Some of them traded a bit of their military sovereignty (the first and foremost being Germany), but as far as I know most of these countries are politically sovereign.

> Unless you think that is normal for a country to have permanent military bases of a foreign power in its own territory.

Correct, that and the NSA infrastructure on European soil has to vanish.

> Correct, that and the NSA infrastructure on European soil has to vanish.

The odds of either of those things occurring are perilously near zero

Don't take this personally (you're in good company...):

We need to STOP saying:

1. "I'm so not surprised"

2. "That has zero chance of happening"

What we NEED to do is:

1. Think about things we CAN do

2. Find others to EXECUTE these things

3. TALK about this action

Anything else is just demotivating people. And that will only make things worse.

EDIT: To the downvoters - that's exactly what I'm talking about.

OK, we can widely adopt encryption and use alternets whenever possible, and attempt to affect technological activism. That is feasible and should be done as swiftly and as widely as possible. Evangelize these measures to the less technically inclined people in your life.

But as far as "removing" US military and intelligence presence from Europe - that will literally never happen, as all of Europe is entirely complicit in our presence and information gathering activities.

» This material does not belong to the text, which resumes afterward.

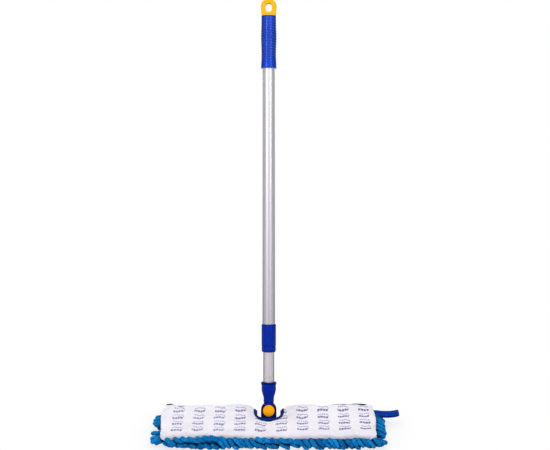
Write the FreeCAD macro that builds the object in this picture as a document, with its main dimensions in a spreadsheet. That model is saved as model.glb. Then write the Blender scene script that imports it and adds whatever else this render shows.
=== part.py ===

As an European resident, I definitely agree to your assessment. By intuition, I'd say an important role is played by the fact that some European countries, members of EU even, are also NATO members, but I find it somewhat difficult to structure my arguments right now.
Your list 2-5 is accurate, but the President's plane incident is bunk. Apparently Morales didn't have any fuel so he put on a little show play to get some attention. He didn't even take off from the same airport as snowden. While the US intelligence service is incompetent, I don't think they are that stupid.

http://www.thedailybeast.com/articles/2013/07/05/edward-snow...

Apparently Morales didn't have any fuel so he put on a little show play to get some attention.

Apparently you need to do some basic research into the circumstances regarding the harassment of the Bolivian presidential flight.

:-) I just read this article - nothing personal, but I can't call that "journalism"; I find it really hard to take it seriously.
6. The hosting of SWIFT in Belgium, and SIX Interbank Clearing in Switzerland, who are both pinnacles of the inefficient, rent-seeking, environmentally and socially irresponsible, protectionist financial establishment and its surveillance abuses. The former's main guilt is in centralizing data on all global interbank transfers and passing it off to allied governments (particularly the US, even after rage against matters surfaced in the EU parliament, a 'SWIFT2' was designed, and new regulation nominally put in place... in response, the very structure of the EU conveniently changed - creating the Directorate of Home Affairs (sound like "Homeland Security" to anyone else?), which rubber-stamped their surveillance requests, and actively sidelined the European Data Protect Supervisor, who were tasked with protecting citizens against such abuses). [Note: The above was volunteered on official letterheard in response to FOIA, straight from the agency in question]. Longtime aspiring to be perceived as politically non-partisan (self-described as an "international cooperative"), they shred any pretensions recently to ban Iran outright from the entire network in a move even the incoming director shockingly described as "unprecedented" (reading between the lines, I believe he perhaps personally honestly didn't support it and his hand was forced). The second operates as a deniable financial NGO on the part of the global financial establishment for petty protectionism with minimal transparency.

7. The illegal rendition of The Pirate Bay's anakata from Cambodia to Swedish solitary confinement (himself a Swedish citizen) - without charge or process - for a term said to constitute torture even under UN definition.